Beg, Borrow, Steal by Michael Greenberg is subtitled "A Writer's Life." As a writer myself, I am always interested in another writer's life. The book is 44 four- or five-page anecdotes from Greenberg's life. These he revised slightly from columns he had written between June 2003 and April 2009. Because Greenberg wrote the pieces over almost six years, I would have liked the publication dates. For example, he begins one piece, "The novelist William Herrick has died at the age of eighty-nine." I knew Herrick, and I would have liked to know when he died. (In another anecdote about Ted Solotaroff, Greenberg does add a footnote giving Solotaroff's date of death.)
The anecdotes are entertaining and wonderfully well-written. So why are my feelings for the book so tepid? Perhaps because Greenberg was working against space constraints, he did not have room to go into real depth when the subject seemed to call for it. For example, he and his first wife spent a year in Argentina in the early 1970s. His wife was arrested for demonstrating against the government. Greenberg managed to scrape together $900 so she was charged only with disorderly conduct. As soon as she was free, they escaped to Uruguay where their son was conceived. The story deserves more than four pages.

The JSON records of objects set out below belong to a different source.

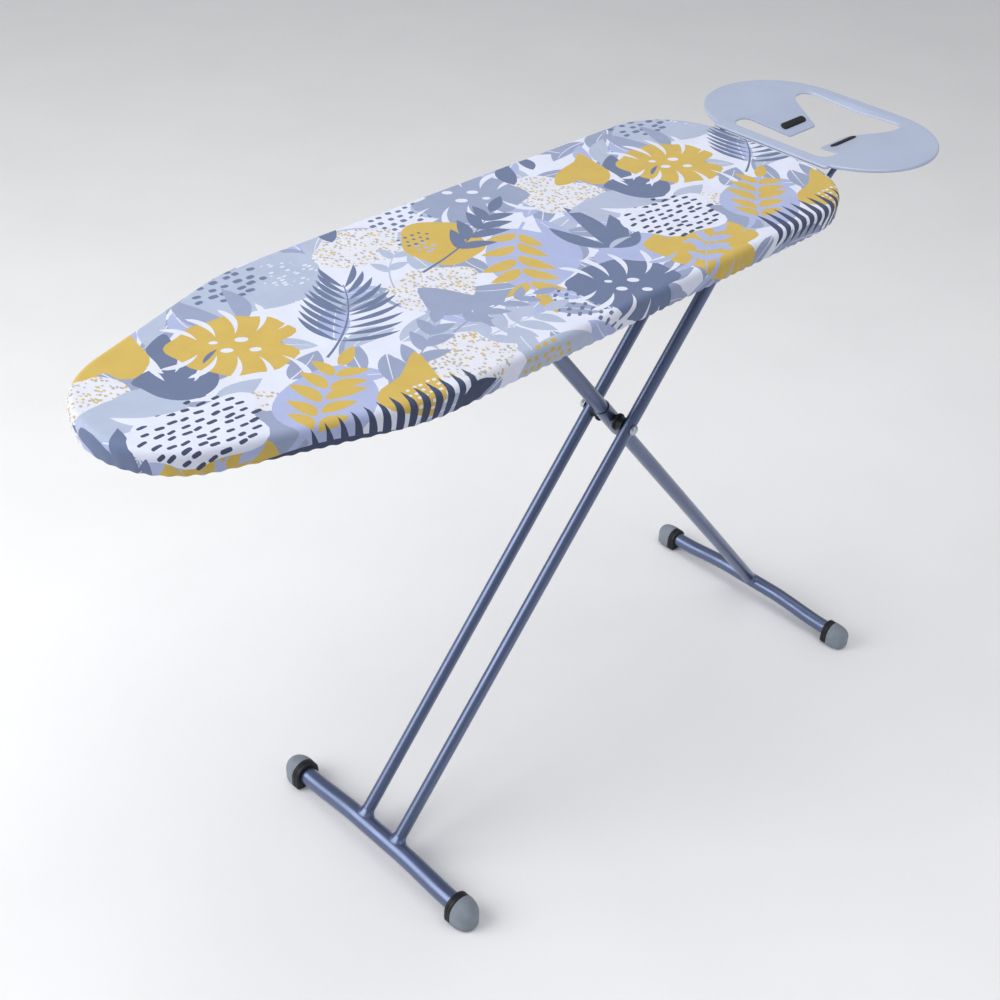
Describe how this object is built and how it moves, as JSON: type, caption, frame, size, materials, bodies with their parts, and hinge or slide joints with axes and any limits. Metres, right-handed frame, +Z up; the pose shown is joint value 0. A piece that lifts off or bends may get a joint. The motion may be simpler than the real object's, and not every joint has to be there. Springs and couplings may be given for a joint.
{
  "type": "ironing board",
  "caption": "Folding ironing board: padded fabric-covered steel mesh top with a rounded nose, scissor legs in round tube with rubber feet, and a fixed iron rest with dipped tongues.",
  "frame": {"origin": "on the floor, under the middle of the bounding box of the standing board", "axes": "+X runs along the board from the nose to the iron rest, +Y across it away from the release lever's side, +Z up"},
  "size_m": [1.358, 0.4266, 0.915],
  "materials": {
    "painted_steel": "satin blue-grey powder coat",
    "rest_enamel": "pale blue-grey enamel",
    "zinc_plate": "bright zinc plate",
    "black_plastic": "fine grain",
    "grey_rubber": "matte",
    "black_silicone": "smooth matte",
    "printed_cotton": "printed leaf pattern on a pale ground, plain weave",
    "felt": "needled felt",
    "elastic": "braided",
    "nylon": "natural"
  },
  "bodies": {
    "board": {"rim_frame": "painted_steel", "mesh_top": "painted_steel", "felt_pad": "felt", "fabric_cover": "printed_cotton", "hem_elastic": "elastic", "hinge_cross_bar": "painted_steel", "middle_cross_bar": "painted_steel", "nose_cross_bar": "painted_steel", "hinge_ear_near": "painted_steel", "hinge_ear_far": "painted_steel", "hinge_bolt": "zinc_plate", "hinge_nut": "zinc_plate", "guide_rail": "painted_steel", "lever_bracket_inner": "painted_steel", "lever_bracket_outer": "painted_steel", "iron_rest": "rest_enamel", "rest_strip_near": "black_silicone", "rest_strip_far": "black_silicone", "rest_arm_near": "painted_steel", "rest_arm_far": "painted_steel", "rest_tab_near": "zinc_plate", "rest_tab_far": "zinc_plate"},
    "front_leg": {"front_tube_near": "painted_steel", "front_tube_far": "painted_steel", "front_plug_near": "black_plastic", "front_plug_far": "black_plastic", "hinge_sleeve": "zinc_plate", "front_foot_bar": "painted_steel", "front_collar_near": "black_plastic", "front_collar_far": "black_plastic", "front_cap_near": "grey_rubber", "front_cap_far": "grey_rubber", "pivot_spacer_near": "black_plastic", "pivot_spacer_far": "black_plastic", "pivot_bolt": "zinc_plate", "pivot_nut": "zinc_plate"},
    "rear_leg": {"rear_tube": "painted_steel", "rear_plug": "black_plastic", "rear_foot_bar": "painted_steel", "rear_collar_near": "black_plastic", "rear_collar_far": "black_plastic", "rear_cap_near": "grey_rubber", "rear_cap_far": "grey_rubber", "slide_pin": "zinc_plate", "slide_bush_near": "nylon", "slide_bush_far": "nylon", "pivot_saddle_near": "painted_steel", "pivot_saddle_far": "painted_steel"},
    "height_lever": {"rack_plate_near": "zinc_plate", "rack_plate_far": "zinc_plate", "lever_shaft": "zinc_plate", "lever_arm": "zinc_plate", "lever_grip": "black_plastic"}
  },
  "joints": [
    {"name": "front_fold", "type": "hinge", "parent": "board", "child": "front_leg", "pos_m": [0.37609, 0, 0.862], "axis": [0, 1, 0], "range_deg": [0, 46]},
    {"name": "rear_fold", "type": "hinge", "parent": "front_leg", "child": "rear_leg", "pos_m": [0.142, 0, 0.576], "axis": [0, 1, 0], "range_deg": [-92, 0]},
    {"name": "lever_turn", "type": "hinge", "parent": "board", "child": "height_lever", "pos_m": [0.048, 0, 0.874], "axis": [0, 1, 0], "range_deg": [-2.7, 1.5]}
  ],
  "couplings": [
    {"joint": "rear_fold", "follows": "front_fold", "ratio": -2}
  ]
}
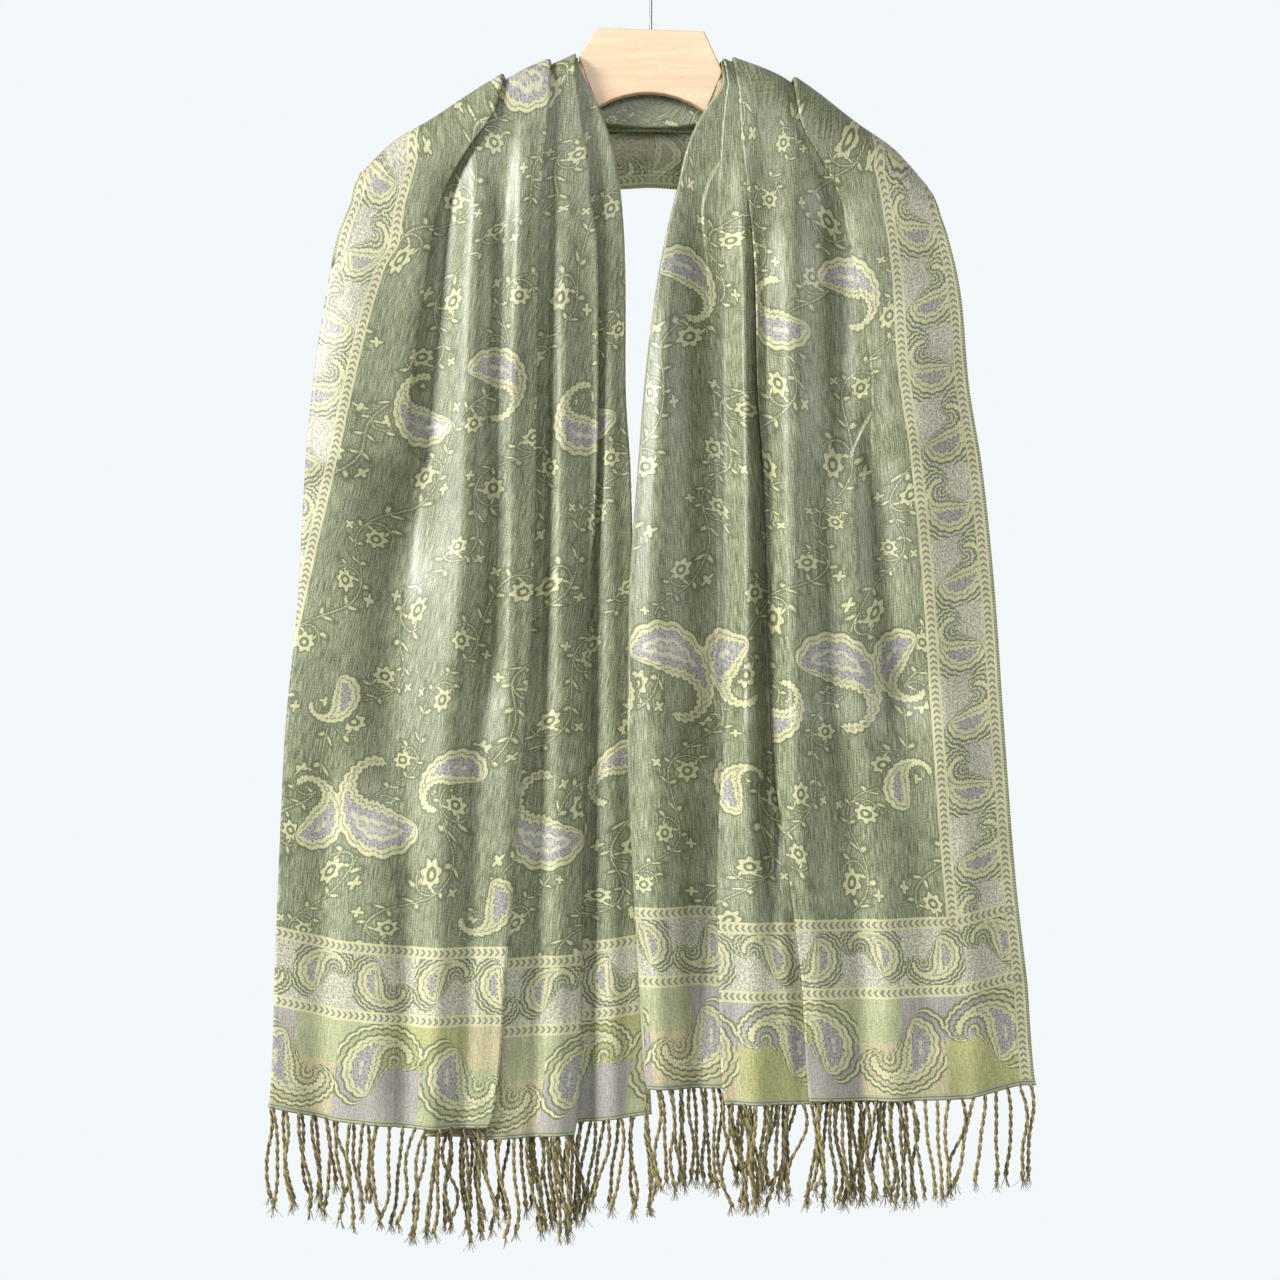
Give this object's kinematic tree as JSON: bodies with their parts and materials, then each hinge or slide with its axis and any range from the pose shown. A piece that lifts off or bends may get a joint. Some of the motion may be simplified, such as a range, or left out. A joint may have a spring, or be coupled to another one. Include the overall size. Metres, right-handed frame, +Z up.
{
  "type": "jacquard shawl on a hanger",
  "caption": "Folded jacquard shawl with twisted fringe, laid over a flat wooden hanger with a wire hook, both ends hanging in front.",
  "frame": {"origin": "the inner crown of the wire hook, where a rail carries it", "axes": "+Z up, -Y the front of the hanging shawl, +X to the right seen from the front"},
  "size_m": [0.5796, 0.0678, 0.9945],
  "materials": {
    "cloth": "sage and olive jacquard with cream motifs",
    "fringe": "twisted dark green and tan yarn",
    "wood": "light wood, satin",
    "wire": "thin steel wire"
  },
  "bodies": {
    "root": {"front_left": "cloth", "front_right": "cloth", "back_neck": "cloth", "fringe_left": "fringe", "fringe_right": "fringe", "hanger": "wood", "hook": "wire"}
  },
  "joints": []
}
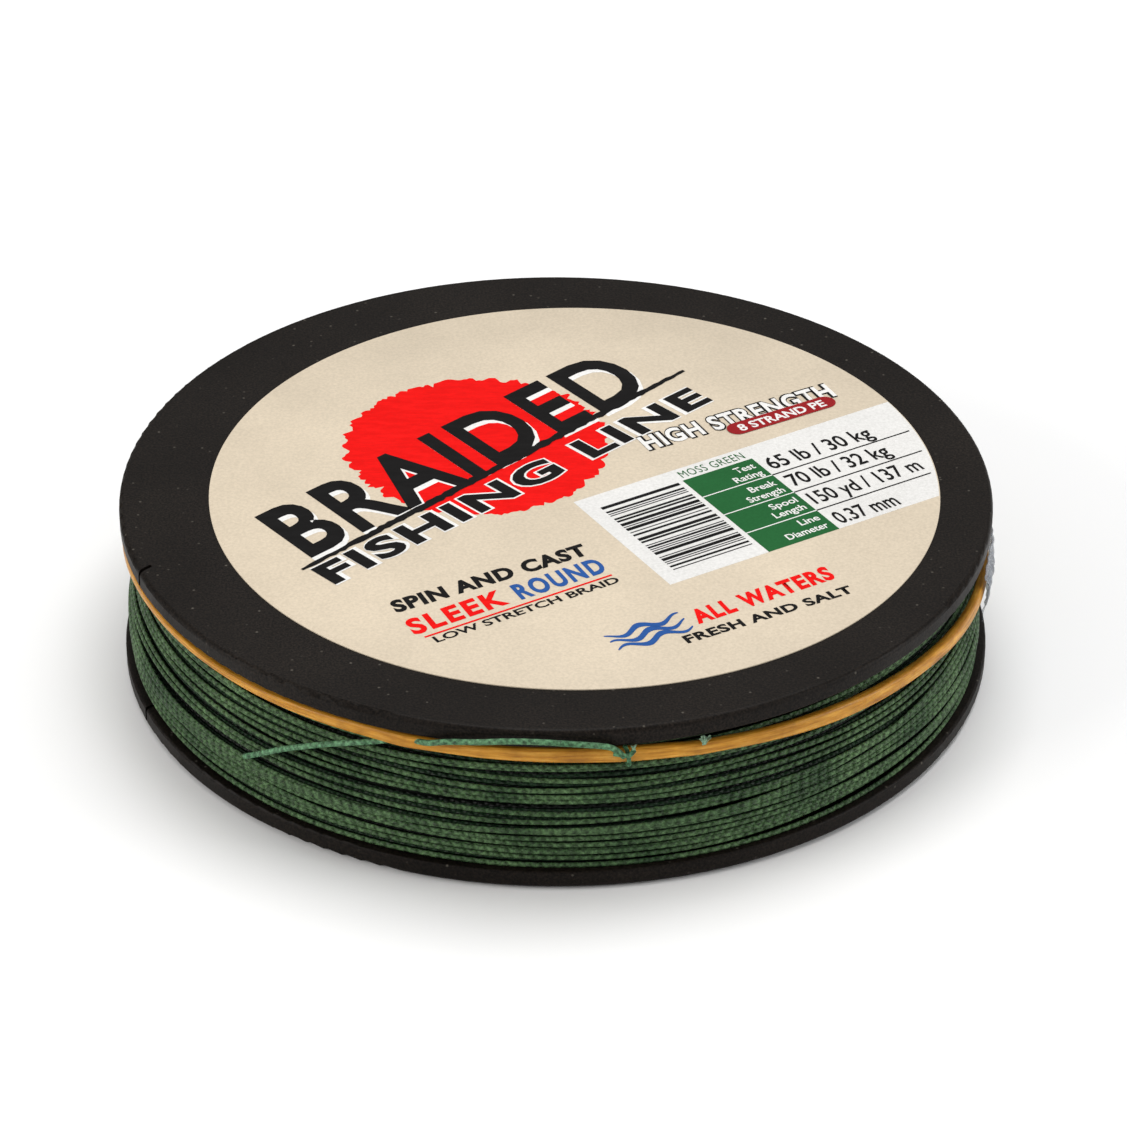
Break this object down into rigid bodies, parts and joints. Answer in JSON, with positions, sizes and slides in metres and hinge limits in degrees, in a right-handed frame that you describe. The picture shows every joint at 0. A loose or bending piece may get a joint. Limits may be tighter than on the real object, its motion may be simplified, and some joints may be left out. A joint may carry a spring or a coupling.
{
  "type": "fishing line spool",
  "caption": "Flat round spool with two thin flanges on a drum, wound with braided line, its free end held by a rubber band round the winding.",
  "frame": {"origin": "centre of the axle bore's mouth, in the plane the lower flange stands on", "axes": "+Z along the spool's axis, from the open end of the bore towards the labelled flange; -Y towards the side where the line's free end is hitched"},
  "size_m": [0.076, 0.0768, 0.0157],
  "materials": {
    "black_plastic": "matt moulded",
    "label_paper": "smooth printed paper",
    "anchor_film": "adhesive tape",
    "braided_line": "tight braid",
    "band_rubber": "stretched natural rubber",
    "clear_film": "clear adhesive tape"
  },
  "bodies": {
    "spool": {"upper_flange": "black_plastic", "lower_flange": "black_plastic", "core_drum": "black_plastic", "front_label": "label_paper", "anchor_tape": "anchor_film", "line_pack": "braided_line"},
    "keeper_band": {"rubber_band": "band_rubber", "clear_tape": "clear_film", "line_tail": "braided_line", "line_knot": "braided_line", "line_tag": "braided_line"}
  },
  "joints": [
    {"name": "band_turn", "type": "hinge", "parent": "spool", "child": "keeper_band", "pos_m": [0, 0, 0.0115], "axis": [0, 0, 1], "continuous": true}
  ]
}
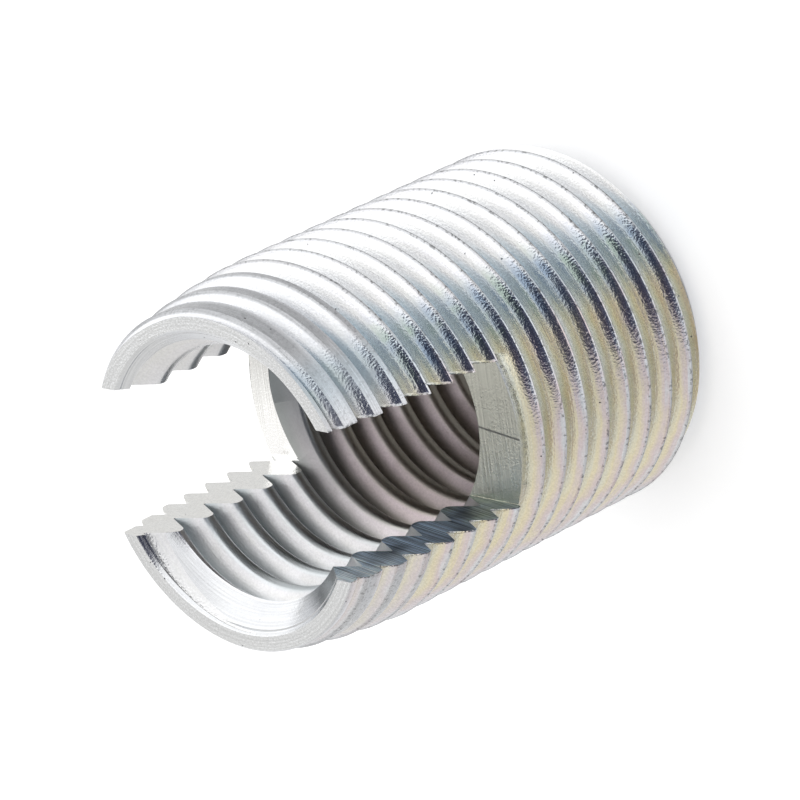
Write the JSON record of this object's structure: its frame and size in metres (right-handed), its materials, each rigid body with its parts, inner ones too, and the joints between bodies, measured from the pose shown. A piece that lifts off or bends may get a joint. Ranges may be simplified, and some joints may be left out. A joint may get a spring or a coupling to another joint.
{
  "type": "threaded insert",
  "caption": "Self-tapping threaded insert: a round steel bush threaded outside and inside, with a slot across its tapered cutting end.",
  "frame": {"origin": "centre of the flat, unslotted end, on which the insert stands", "axes": "+Z along the insert's axis from the flat end to the slotted cutting end; the slot runs across the insert along X, and the two prongs stand on the +Y and -Y sides"},
  "size_m": [0.018, 0.018, 0.024],
  "materials": {
    "plated_steel": "bright zinc plating with a thin yellowish, slightly iridescent passivation"
  },
  "bodies": {
    "root": {"insert_body": "plated_steel"}
  },
  "joints": []
}
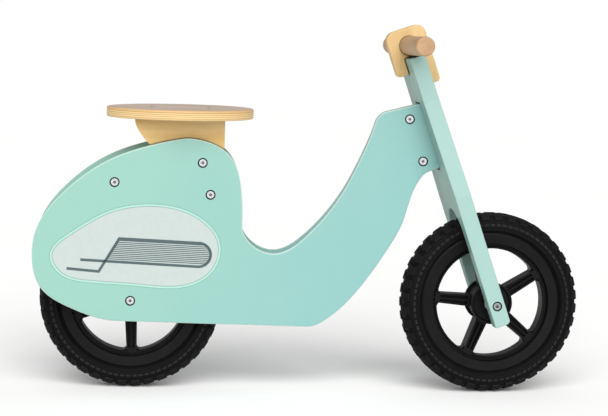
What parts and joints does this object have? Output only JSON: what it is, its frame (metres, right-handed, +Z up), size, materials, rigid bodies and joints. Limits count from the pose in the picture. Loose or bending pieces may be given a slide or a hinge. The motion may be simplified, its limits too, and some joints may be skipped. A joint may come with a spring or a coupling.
{
  "type": "balance bike",
  "caption": "Child's wooden balance bike: scooter-shaped plywood body panels, oval seat, slotted steering fork with a round bar, and foam-tyred wheels.",
  "frame": {"origin": "on the ground, half way between the axles, in the middle plane of the body; within 4 mm of the middle of the bike's length", "axes": "+X forward, +Y to the rider's left, +Z up; the rest pose has the front end turned 5 degrees to the left"},
  "size_m": [0.8171, 0.257, 0.5489],
  "materials": {
    "mint_paint": "satin water-based paint on birch plywood",
    "printed_film": "satin printed film",
    "birch_plywood": "clear matt lacquer",
    "beech": "clear matt lacquer",
    "beech_bar": "clear matt lacquer",
    "zinc_steel": "bright zinc plate",
    "bright_steel": "drawn tube",
    "black_nylon": "moulded, fine texture",
    "grey_nylon": "moulded",
    "white_nylon": "moulded",
    "black_plastic": "moulded polypropylene, satin",
    "foam_tyre": "moulded foam, matt"
  },
  "bodies": {
    "frame": {"side_panel_right": "mint_paint", "side_panel_left": "mint_paint", "decal_right": "printed_film", "decal_left": "printed_film", "seat_board": "birch_plywood", "seat_screws": "zinc_steel", "seat_support": "beech", "rear_cross_dowel": "beech", "body_bolts": "zinc_steel", "body_sleeve_nuts": "zinc_steel", "rear_axle_bolt": "zinc_steel", "rear_axle_nut": "zinc_steel", "rear_axle_spacers": "black_nylon", "head_tube": "bright_steel"},
    "fork": {"fork_board": "mint_paint", "front_axle_bolt": "zinc_steel", "front_axle_nut": "zinc_steel", "front_axle_spacers": "black_nylon", "steering_bolt": "zinc_steel", "steering_barrel_nut": "zinc_steel", "steering_washers": "white_nylon", "handlebar_yoke": "beech", "handlebar": "beech_bar", "yoke_screws": "zinc_steel"},
    "rear_wheel": {"rear_rim": "black_plastic", "rear_tyre": "foam_tyre", "rear_hub_bushes": "grey_nylon"},
    "front_wheel": {"front_rim": "black_plastic", "front_tyre": "foam_tyre", "front_hub_bushes": "grey_nylon"}
  },
  "joints": [
    {"name": "steering", "type": "hinge", "parent": "frame", "child": "fork", "pos_m": [0.269, 0, 0.135], "axis": [-0.3305, 0, 0.9438], "range_deg": [-29, 19]},
    {"name": "front_wheel_spin", "type": "hinge", "parent": "fork", "child": "front_wheel", "pos_m": [0.269, 0, 0.135], "axis": [-0.0823, 0.9962, -0.0288], "continuous": true},
    {"name": "rear_wheel_spin", "type": "hinge", "parent": "frame", "child": "rear_wheel", "pos_m": [-0.269, 0, 0.135], "axis": [0, 1, 0], "continuous": true}
  ]
}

I had a sense at times that Greenberg was writing to reinforce the stereotype of the struggling, Brooklyn-born, Jewish writer, one who rejects a future in the family scrap-metal business to toil at dozens of dead-end jobs (waiter, street peddler, post office clerk, more) while writing and rewriting and rewriting and rewriting an unpublished (unpublishable?) novel. He meets interesting people, but, again, because of space constraints, we never really get to know them or what they meant to Greenberg.
Apparently his only other book is a memoir of his daughter's manic breakdown, Hurry Down Sunshine, and he writes an interesting—if too brief—essay about the challenge of writing about one's family, friends, and acquaintances. He quotes Philip Roth on the bind in which family members find themselves: "Their own material is articulated for them by someone else who, in his voracious, voyeuristic using-up of their lives, gets there first but doesn't always get it right." Even if you have no intention of settling scores, it seems almost inevitable that someone you write about will see what you write as settling a score. Unfortunately for Greenberg, the memoir seems to be the milieu in which he is happiest and most effective. I suspect it turns family gatherings into minefields.